My progress has been interesting.  I am not getting the strength that I thought I would on the Tren... maybe just not giving it enough time??  My mood has been fine, actually been feelling good, mentally.  I have had some night sweats, but not every night. No crazy dreams.  (Maybe some day, when I grow up, I will be able to handle a "Dudcki Dose" of Tren without any crazy sides.) 

I am also noticing that my abs are not showing as much as they were?  Maybe the Prop causing me to hold some exra water?

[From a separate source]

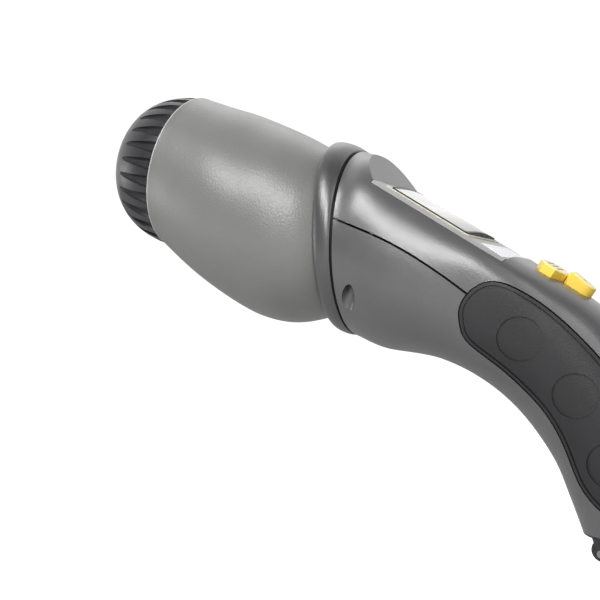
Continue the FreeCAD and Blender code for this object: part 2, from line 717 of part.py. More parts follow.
BULB_STATIONS = stations(BULB_ROWS)
BULB_FULL = loft(BULB_STATIONS)
BULB_FULL_GROWN = loft([moved(BULB_STATIONS[0], FreeCAD.Vector(1.5, 0, -0.6))] + BULB_STATIONS[1:],
                       -FIT_GAP)


# --- Cap ---------------------------------------------------------------------
def dome(radius, length, start):
    """Solid dome about +Z, upright at its rim and rounded at its crown."""
    steps = 14
    points = [FreeCAD.Vector(radius, 0, start)]
    for i in range(1, steps + 1):
        turn = math.radians(90 * i / steps)
        r = radius * math.cos(turn) ** DOME_POWERS[0]
        h = length * math.sin(turn) ** DOME_POWERS[1]
        points.append(FreeCAD.Vector(r, 0, start + h))
    points[-1] = FreeCAD.Vector(0, 0, start + length)
    curve = Part.BSplineCurve()
    curve.interpolate(Points=points)
    axis = [Part.makeLine(points[-1], FreeCAD.Vector(0, 0, start)),
            Part.makeLine(FreeCAD.Vector(0, 0, start), points[0])]
    face = Part.Face(Part.Wire([curve.toShape()] + axis))
    return face.revolve(FreeCAD.Vector(0, 0, 0), FreeCAD.Vector(0, 0, 1), 360)


def sector(inner, outer, low, high, start, span):
    """Part of a ring about +Z."""
    face = Part.Face(Part.makePolygon([
        FreeCAD.Vector(inner, 0, low), FreeCAD.Vector(outer, 0, low),
        FreeCAD.Vector(outer, 0, high), FreeCAD.Vector(inner, 0, high), FreeCAD.Vector(inner, 0, low)]))
    solid = face.revolve(FreeCAD.Vector(0, 0, 0), FreeCAD.Vector(0, 0, 1), span)
    solid.rotate(FreeCAD.Vector(0, 0, 0), FreeCAD.Vector(0, 0, 1), start)
    return solid

SEAT_INNER = SPIGOT_RADIUS + FIT_GAP
SEAT_LOW = -12.0
SEAT_HIGH = -1.75
LUG_REACH = 1.8
LUG_LOW = -9.0
LUG_HIGH = -6.5


def make_cap():
    outer = dome(CAP_RIM_RADIUS, CAP_LENGTH, CAP_GAP)
    inner = dome(CAP_RIM_RADIUS - CAP_WALL, CAP_LENGTH - CAP_WALL, CAP_GAP - 0.01)
    cap = outer.cut(inner)
    floor = sector(SPIGOT_RADIUS - SPIGOT_WALL, CAP_RIM_RADIUS - 1.0, CAP_GAP, CAP_GAP + 2.0, 0, 360)
    spigot = sector(SPIGOT_RADIUS - SPIGOT_WALL, SPIGOT_RADIUS, -SPIGOT_LENGTH, CAP_GAP + 1.0, 0, 360)
    cap = cap.fuse([floor, spigot])
    crown_height = CAP_GAP + FLUTE_LENGTH
    foot = CAP_RIM_RADIUS + FLUTE_RADIUS - FLUTE_DEPTH
    for i in range(FLUTES):
        flute = Part.makeCone(0.05, FLUTE_RADIUS, math.hypot(FLUTE_LENGTH + 1, FLUTE_LEAN),
                              FreeCAD.Vector(foot - FLUTE_LEAN, 0, crown_height),
                              FreeCAD.Vector(FLUTE_LEAN, 0, -FLUTE_LENGTH - 1))
        flute.rotate(FreeCAD.Vector(0, 0, 0), FreeCAD.Vector(0, 0, 1), 360 * i / FLUTES)
        cap = cap.cut(flute)
    lugs = [sector(SPIGOT_RADIUS - 1, SPIGOT_RADIUS + LUG_REACH, LUG_LOW, LUG_HIGH,
                   360 * i / LUGS, LUG_ANGLE) for i in range(LUGS)]
    save("fluted_cap", cap_frame(cap.fuse(lugs)))
    seal = Part.makeTorus(SPIGOT_RADIUS + 1.9, 0.75, FreeCAD.Vector(0, 0, -0.75), FreeCAD.Vector(0, 0, 1))
    save("cap_seal", cap_frame(seal))
    seat = sector(SEAT_INNER, MOUTH_RADIUS - SEAT_SLIP, SEAT_LOW, SEAT_HIGH, 0, 360)
    slack = 2.0
    for i in range(LUGS):
        start = 360 * i / LUGS - slack
        span = LUG_ANGLE + CAP_TURN + 2 * slack
        seat = seat.cut(sector(SEAT_INNER - 1, SPIGOT_RADIUS + LUG_REACH + 0.4,
                               LUG_LOW - FIT_GAP, LUG_HIGH + FIT_GAP, start, span))
        seat = seat.cut(sector(SEAT_INNER - 1, SPIGOT_RADIUS + LUG_REACH + 0.4, LUG_LOW, 2.0,
                               start + CAP_TURN, LUG_ANGLE + 2 * slack))
    save("cap_seat", cap_frame(seat))


def make_cartridge():
    far = -CARTRIDGE_DEPTH - CARTRIDGE_LENGTH
    body = Part.makeCylinder(CARTRIDGE_RADIUS, CARTRIDGE_LENGTH, FreeCAD.Vector(0, 0, far))
    edges = [e for e in body.Edges if isinstance(e.Curve, Part.Circle)]
    body = body.makeFillet(3.5, edges)
    stem = Part.makeCylinder(CARTRIDGE_NECK_RADIUS, CARTRIDGE_NECK_LENGTH + 4,
                             FreeCAD.Vector(0, 0, far - CARTRIDGE_NECK_LENGTH))
    socket = Part.makeCylinder(VALVE_RADIUS + 0.1, 6, FreeCAD.Vector(0, 0, far - CARTRIDGE_NECK_LENGTH))
    save("ink_cartridge", cap_frame(body.fuse(stem).cut(socket)))
    cradle_top = far - CARTRIDGE_NECK_LENGTH + CRADLE_THICKNESS - CRADLE_FLOOR - FIT_GAP
    slab = cap_frame(Part.makeCylinder(60, CRADLE_THICKNESS,
                                       FreeCAD.Vector(0, 0, cradle_top - CRADLE_THICKNESS)))
    snug = loft(BULB_STATIONS, BULB_WALL + FIT_GAP)
    cradle = slab.common(snug)
    hole = cap_frame(Part.makeCylinder(CARTRIDGE_NECK_RADIUS + FIT_GAP, 8,
                                       FreeCAD.Vector(0, 0, cradle_top - CRADLE_THICKNESS + CRADLE_FLOOR)))
    through = cap_frame(Part.makeCylinder(VALVE_RADIUS + 0.1, 20, FreeCAD.Vector(0, 0, cradle_top - 12)))
    save("cartridge_cradle", cradle.cut(hole).cut(through))
    low = cradle_top - CRADLE_THICKNESS
    valve = Part.makeCylinder(VALVE_RADIUS, 7.5, FreeCAD.Vector(0, 0, low - 1.0))
    flange = Part.makeCylinder(VALVE_RADIUS + 2.5, 1.6, FreeCAD.Vector(0, 0, low - 1.8))
    barb = Part.makeCylinder(HOSE_RADIUS + 0.6, 3.0, FreeCAD.Vector(0, 0, low - VALVE_REACH))
    save("docking_valve", cap_frame(fuse([valve, flange, barb])))
    return RIM_CENTRE + CAP_OUT * (low - VALVE_REACH)


# --- Hose --------------------------------------------------------------------
VALVE_INLET = at(-8.0, 40.0)


def make_hose(start):
    points = [start, start - CAP_OUT * 16, at(-78, 99), at(-48.5, 73), at(-25.5, 40.0),
              VALVE_INLET + FreeCAD.Vector(-2.5, 0, 0)]
    points[-2] = FreeCAD.Vector(points[-2].x, 0, VALVE_INLET.z)
    edges = []
    here = points[0]
    for before, corner, after in zip(points, points[1:], points[2:]):
        back = (before - corner).normalize()
        ahead = (after - corner).normalize()
        half = back.getAngle(ahead) / 2
        reach = HOSE_BEND / math.tan(half)
        a = corner + back * reach
        b = corner + ahead * reach
        centre_dir = (back + ahead).normalize()
        middle = corner + centre_dir * (HOSE_BEND / math.sin(half) - HOSE_BEND)
        edges.append(Part.makeLine(here, a))
        edges.append(Part.Arc(a, middle, b).toShape())
        here = b
    edges.append(Part.makeLine(here, points[-1]))
    path = Part.Wire(edges)
    tangent = (points[1] - points[0]).normalize()
    ring = Part.Wire(Part.makeCircle(HOSE_RADIUS, points[0], tangent))
    tube = path.makePipeShell([ring], True, False)
    print(f"ink hose: {path.Length:.1f} mm long, volume ratio "
          f"{tube.Volume / (path.Length * math.pi * HOSE_RADIUS ** 2):.4f}")
    save("ink_hose", tube)


# --- Battery -----------------------------------------------------------------
CELL_LOW = at(-13.2, 51.5)
CELL_AXIS = FreeCAD.Vector(-0.53, 0, 0.848).normalize()


def make_battery():
    across = CELL_RADIUS + 0.5
    cells = []
    for s in (-1, 1):
        foot = CELL_LOW + Y_AXIS * (s * across)
        cells.append(rod(foot, foot + CELL_AXIS * CELL_LENGTH, CELL_RADIUS))
    save("battery_cells", Part.makeCompound(cells))
    side_dir = FreeCAD.Vector(CELL_AXIS.z, 0, -CELL_AXIS.x)
    half = 2 * CELL_RADIUS + 0.5 + FIT_GAP + TRAY_WALL
    end = 2.6
    low, high = -CELL_RADIUS - FIT_GAP - TRAY_WALL, 1.0
    outline = [CELL_LOW - CELL_AXIS * end + side_dir * low, CELL_LOW - CELL_AXIS * end + side_dir * high,
               CELL_LOW + CELL_AXIS * (CELL_LENGTH + end) + side_dir * high,
               CELL_LOW + CELL_AXIS * (CELL_LENGTH + end) + side_dir * low]
    face = Part.Face(Part.makePolygon(outline + outline[:1]))
    face.translate(Y_AXIS * -half)
    tray = face.extrude(Y_AXIS * 2 * half)
    for s in (-1, 1):
        start = CELL_LOW - CELL_AXIS * 1.1 + Y_AXIS * (s * across)
        tray = tray.cut(rod(start, start + CELL_AXIS * (CELL_LENGTH + 2.2), CELL_RADIUS + FIT_GAP))
    save("battery_tray", tray)
    contacts = []
    for s in (-1, 1):
        for start, direction in ((CELL_LOW, -1), (CELL_LOW + CELL_AXIS * CELL_LENGTH, 1)):
            base = start + Y_AXIS * (s * across)
            contacts.append(rod(base + CELL_AXIS * (0.1 * direction), base + CELL_AXIS * (0.9 * direction),
                                CELL_RADIUS * 0.6))
    save("battery_contacts", Part.makeCompound(contacts))


# --- Printing end ------------------------------------------------------------
def make_nose():
    outer = BODY.common(box(-WIDE, WIDE, -WIDE, WIDE, NOSE_BOTTOM, SHELL_BOTTOM - FIT_GAP))
    plug = loft(CAVITY_ROWS, SHELL_WALL + FIT_GAP).common(
        box(-WIDE, WIDE, -WIDE, WIDE, SHELL_BOTTOM - 1.0, SHELL_BOTTOM + 5.0))
    frame = outer.fuse(plug)
    for sign in (-1, 1):
        middle = sign * ROLLER_X
        inner, outer_x = sorted((middle - sign * SLOT_HALF, middle + sign * WIDE / 4))
        frame = frame.cut(box(inner, outer_x, -CHEEK_HALF, CHEEK_HALF, -1, ROLLER_Z + ROLLER_RADIUS + 0.8))
        frame = frame.cut(rod(FreeCAD.Vector(middle, -WIDE / 2, ROLLER_Z),
                              FreeCAD.Vector(middle, WIDE / 2, ROLLER_Z), AXLE_RADIUS + SHAFT_GAP))
    well = box(-HEAD_LENGTH / 2 - FIT_GAP, HEAD_LENGTH / 2 + FIT_GAP, -HEAD_HALF - FIT_GAP,
               HEAD_HALF + FIT_GAP, -1, 30)
    frame = frame.cut(well)
    save("nose_frame", frame)


def make_rollers():
    for name, sign in (("front_roller", -1), ("rear_roller", 1)):
        axis = FreeCAD.Vector(sign * ROLLER_X, 0, ROLLER_Z)
        core = across(axis, ROLLER_HALF, ROLLER_RADIUS - ROLLER_STEP)
        treads = across(axis, ROLLER_HALF, ROLLER_RADIUS).cut(across(axis, ROLLER_WAIST, ROLLER_RADIUS * 2))
        bore = across(axis, WIDE, AXLE_RADIUS + SHAFT_GAP)
        save(name, treads.fuse(core).cut(bore))
        save(name.replace("roller", "axle"), across(axis, CHEEK_HALF + AXLE_HOLD, AXLE_RADIUS))
    axis = FreeCAD.Vector(ROLLER_X, 0, ROLLER_Z)
    start = axis + Y_AXIS * (ROLLER_HALF + SHAFT_GAP)
    disc = rod(start, start + Y_AXIS * ENCODER_THICKNESS, ENCODER_RADIUS)
    save("encoder_disc", disc.cut(across(axis, WIDE, AXLE_RADIUS + SHAFT_GAP)))
    wall = ROLLER_X - SLOT_HALF
    low = start.y + FIT_GAP
    save("encoder_sensor", box(wall + 0.05, wall + SENSOR_THICKNESS, low, low + SENSOR_LENGTH,
                               ROLLER_Z - SENSOR_LENGTH, ROLLER_Z + SENSOR_LENGTH))


def make_head():
    x = HEAD_LENGTH / 2
    save("print_head", box(-x, x, -HEAD_HALF, HEAD_HALF, PLATE_THICKNESS, HEAD_TOP))
    plate_solid = box(-x, x, -HEAD_HALF, HEAD_HALF, 0, PLATE_THICKNESS)
    for i in range(NOZZLES):
        y = (i - (NOZZLES - 1) / 2) * NOZZLE_PITCH
        plate_solid = plate_solid.cut(rod(FreeCAD.Vector(0, y, 0), FreeCAD.Vector(0, y, 3), NOZZLE_RADIUS))
    save("nozzle_plate", plate_solid)
    block = box(-x, x, -HEAD_HALF, HEAD_HALF, HEAD_TOP, HEAD_TOP + VALVE_BLOCK_HEIGHT)
    inlet = rod(VALVE_INLET + FreeCAD.Vector(-2.5, 0, 0), VALVE_INLET + FreeCAD.Vector(4, 0, 0),
                HOSE_RADIUS + 0.6)
    save("valve_block", block.fuse(inlet))


def main():
    os.makedirs("parts", exist_ok=True)
    make_shells()
    make_collar()
    make_bulb()
    make_cap()
    outlet = make_cartridge()
    make_hose(outlet)
    make_display()
    make_keys()
    make_key_stack()
    make_grips()
    make_battery()
    make_nose()
    make_rollers()
    make_head()


main()
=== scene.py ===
import json
import math

import bmesh
import bpy
from bpy.props import FloatProperty, FloatVectorProperty, PointerProperty
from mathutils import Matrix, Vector


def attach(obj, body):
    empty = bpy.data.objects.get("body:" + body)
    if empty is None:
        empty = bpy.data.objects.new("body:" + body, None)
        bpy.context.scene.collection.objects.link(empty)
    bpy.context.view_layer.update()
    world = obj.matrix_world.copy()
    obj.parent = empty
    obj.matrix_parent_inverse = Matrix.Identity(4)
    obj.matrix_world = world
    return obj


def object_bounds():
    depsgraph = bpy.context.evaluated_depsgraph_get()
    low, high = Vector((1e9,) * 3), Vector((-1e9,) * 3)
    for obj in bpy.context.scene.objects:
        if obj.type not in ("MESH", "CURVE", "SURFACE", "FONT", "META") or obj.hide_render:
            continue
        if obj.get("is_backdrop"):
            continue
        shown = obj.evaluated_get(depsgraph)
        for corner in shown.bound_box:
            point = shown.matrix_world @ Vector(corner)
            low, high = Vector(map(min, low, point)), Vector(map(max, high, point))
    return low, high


bl_info = {
    "name": "Label marker",
    "version": (1, 0, 0),
    "blender": (4, 5, 0),
    "location": "View3D > Sidebar > Label marker",
    "description": "Finishes and small parts of a hand-held ink-jet label marker",
    "category": "Object",
}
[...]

My workouts have been intense and my recovery has been quick.  Hopefully, my strength will increase at a more rapid pace.....


----------



## The Grim Repper (Dec 21, 2012)

Good stuff man...
What's your diet looking like at this point?


----------



## chris698 (Dec 22, 2012)

Actually, I am working on my diet.  I always eat pretty clean, but I am looking for a good diet to follow to get rid of some unwanted BF, while continuing to build muscle.

Do you have any ideas?


----------



## The Grim Repper (Dec 24, 2012)

chris698 said:


> Actually, I am working on my diet.  I always eat pretty clean, but I am looking for a good diet to follow to get rid of some unwanted BF, while continuing to build muscle.
> 
> Do you have any ideas?



I don't like to drop carbohydrate too low or too suddenly.  You need fuel to train and retain muscle fullness.  I'd probably taper your carbs down as the day goes on (taking into consideration what time of day you train).  As obvious as it seems, make sure you're getting enough good fats/oils in your diet as well.


----------



## chris698 (Dec 24, 2012)

Thanks GR.....




The Grim Repper said:


> I don't like to drop carbohydrate too low or too suddenly.  You need fuel to train and retain muscle fullness.  I'd probably taper your carbs down as the day goes on (taking into consideration what time of day you train).  As obvious as it seems, make sure you're getting enough good fats/oils in your diet as well.


----------



## Ironbuilt (Dec 24, 2012)

Hey Chris can you post side by side of first post and now? You look fuller to me  and like 12 lbs heavier? Are you having any protein shakes or supplemental protein that's easily assimillated say after a workout . Oils like omega 3-6 and coconut oil can give you energy like Grims  saying when cutting down with carbs if that's your plan.


----------



## chris698 (Dec 24, 2012)

Here are side by side pics of Day 1 next to Day 15 and Day 1 next to Day 20........ BTW.... don't give me any flack for the spandex.... it was for the picture only.... I don't wear just those to the gym! 



 
 Day 1  next to Day 15

 
Day 1   next to Day 20


----------



## The Grim Repper (Dec 24, 2012)

Pecs look fuller, as do forearms, same with delts.  Midsection looks tighter.  Doing nice work bro.


----------